Se acercó a él con lágrimas en los ojos y le dijo:
-“Te amé una vez, pero no me entendiste; no me amaste cuando tuviste la oportunidad, no me amaste cuando estuve dispuesta darme toda a ti. Ya no quiero que me ames, quiero estar sola”- y desde dentro de los pasillos más oscuros aparecieron los recuerdos más terribles de la casa, humanizados también; al ver sus rostros él supo que no los olvidaría. Llevaban sobre sus mejillas las cicatrices de las noches en que él durmió fuera, muchos de ellos no tenían ojos por todas las lágrimas que se habían derramado, otros mostraban un profundo agujero en el pecho, un agujero en donde tuvo que estar el corazón; eran los rostros del dolor. Los fantasmas lo echaron de la casa, y él se prometió jamás volver.
Vagó solo a través de la ciudad durante muchos días, tratando de olvidar su amor, durmiendo bajo los puentes.

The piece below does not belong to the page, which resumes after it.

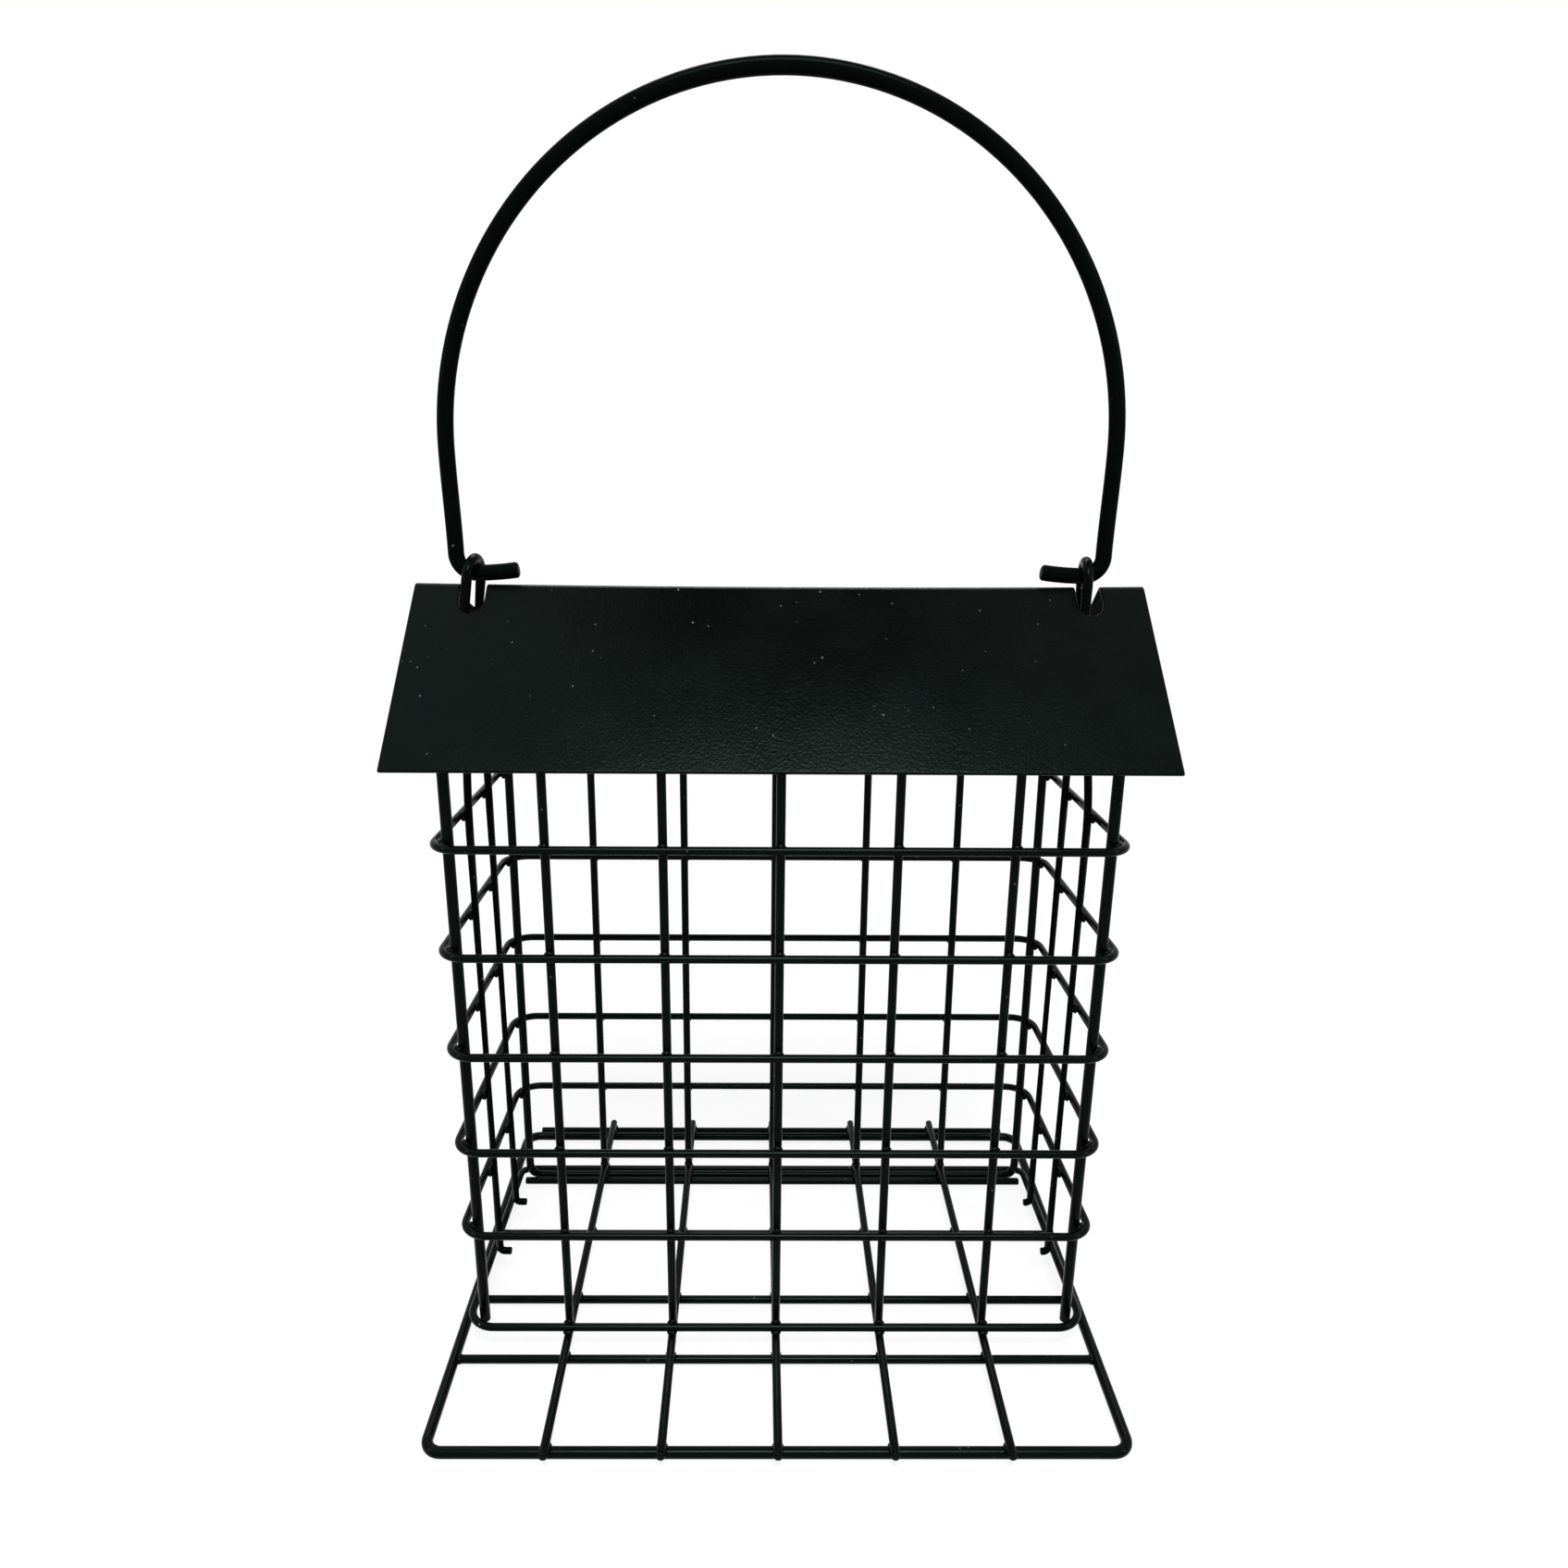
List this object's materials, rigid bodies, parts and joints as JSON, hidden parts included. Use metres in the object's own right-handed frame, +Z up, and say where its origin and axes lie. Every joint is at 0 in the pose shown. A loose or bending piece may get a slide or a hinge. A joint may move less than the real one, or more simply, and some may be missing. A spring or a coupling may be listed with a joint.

Y con los recuerdos bullendo dentro de él llamó a la puerta de la casa 98-19-88.

Luego de recorrer sus pasillos, solo, pues nadie salió jamás a recibirlo, llegó a la estancia y vio una mecedora, que se movía con cadencia.
Mientras su mirada se perdía en el movimiento de la mecedora empezó a repasar con la memoria los cuartos exquisitamente adornados, las cubiertas de seda tendidas sobre las camas, el hermoso papel tapiz donde leones dormían apaciblemente sobre una sabana africana, la paz que vestía a todo el recinto contagió su alma.
Antes de que sus formas se materializaran frente a él supo que la casa tenía vida; una nube espesa y azul se arremolinó sobre la mecedora y de entre las sombras una hermosa figura de mujer apareció. Él se quedó petrificado frente a ella, la pureza de su rostro y la ternura de sus ojos lo atraparon y de inmediato supo que quería vivir ahí el tiempo que ella quisiera tenerlo a su lado.
Hablaron toda la noche, ella le habló de sus fantasmas y muchos de ellos mostraron sus rostros hendidos por la pena y el dolor de habitantes pasados. Él le mostró sus heridas y las marcas que dejó una casa en la que alguna vez vivió.

Ella le dijo “quédate conmigo” y él le respondió “para siempre”.

En la noche se escuchan largos murmullos cargados de te quieros y se proyectan caricias mientras mueren los fantasmas de tristes recuerdos y nacen leones de sueños. Y frente a la casa 98-19-88 se dibuja el perfil del eterno vaivén de la mecedora.